Essentially Cleveland wants to do to the Buccaneers what the Buccaneers did to them the last time these teams met in Raymond James Stadium. On a hot October afternoon in 2002, Tampa Bay battered the Browns for 186 yards rushing in a 17-3 victory that wasn’t nearly as close as the final score might indicate. Mike Alstott powered for 126 of those yards, including 83 in the fourth quarter. The Browns just happen to have their own would-be Alstott in Peyton Hillis. If he’s running the ball a lot in the last fifteen minutes, expect the Browns to be 1-0 for the first time since 2004.

What to watch for the Buccaneers: A good way to keep from getting trampled in the fourth quarter is to go ahead early. That means Josh Freeman will have to take advantage of a Cleveland defence that looked slow and shaky at times during the preseason. Tampa Bay went as their rookie quarterback went last season: in their victories over Green Bay and Seattle Freeman threw five touchdown passes against two interceptions. In the eight games the Bucs lost with Freeman starting, his TD-to-INT ratio was a woeful 4-to-14.

(Freeman’s third win, in New Orleans, was freakish. The Saints led 17-3 in the fourth period but fumbled in Tampa territory, gave up a 77-yard punt return for a touchdown and missed a 37-yard field goal that would have won it at the gun. Play the fourth quarter of that game a hundred times and New Orleans wins 99 of them.
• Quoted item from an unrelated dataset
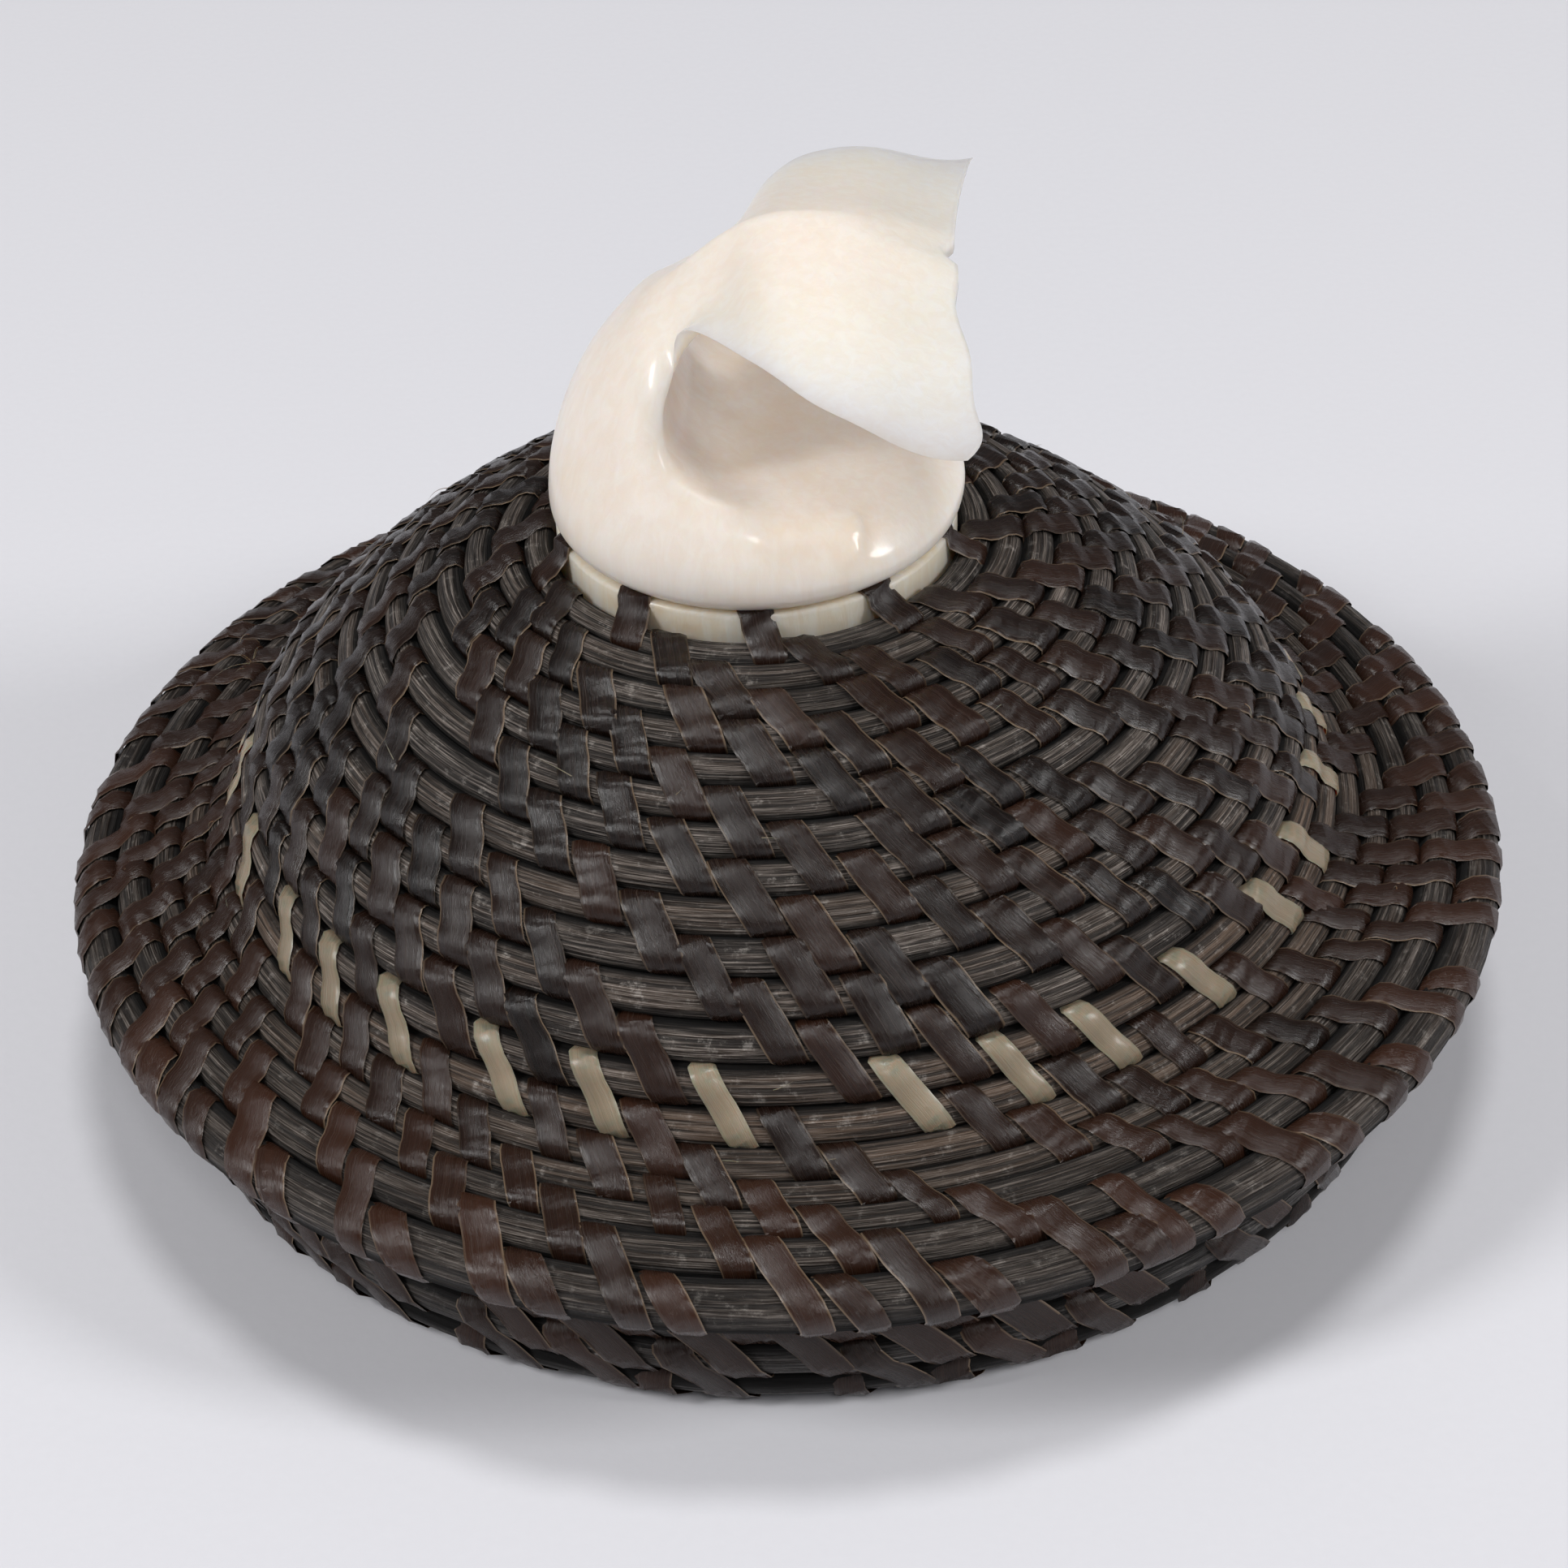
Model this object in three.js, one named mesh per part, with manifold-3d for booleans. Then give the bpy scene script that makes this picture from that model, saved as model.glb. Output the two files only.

Indeed, the 2009 Bucs are the worst team, record-wise, to ever beat a Super Bowl Champion on the road.)

Anyway, it’s simple: Josh Freeman will have to throw more often to men in white jerseys than men in brown jerseys for Tampa Bay to win. He’ll also have to take advantage of his mobility, especially on third downs. Freeman averaged 5.4 yards per carry last season and can take some pressure off of himself by tucking it under and outrunning Cleveland’s lead-footed linebackers to the sticks. The Buccaneers can’t win if he doesn’t pay well; unlike Delhomme he can’t get away with just managing the game.  

Next Week for Both Teams: Cleveland hosts Kansas City; Tampa Bay visits Carolina.

Trivia: One of the losses in Tampa Bay’s 0-14 campaign of 1976 came against the Browns. Cleveland handed the Bucs loss number eleven of that tragicomic season by 24-7 in front of just under 37,000 spectators at the Big Sombrero. Tampa Bay never beat the “old” Browns, going 0-5 against the pre-1999 team.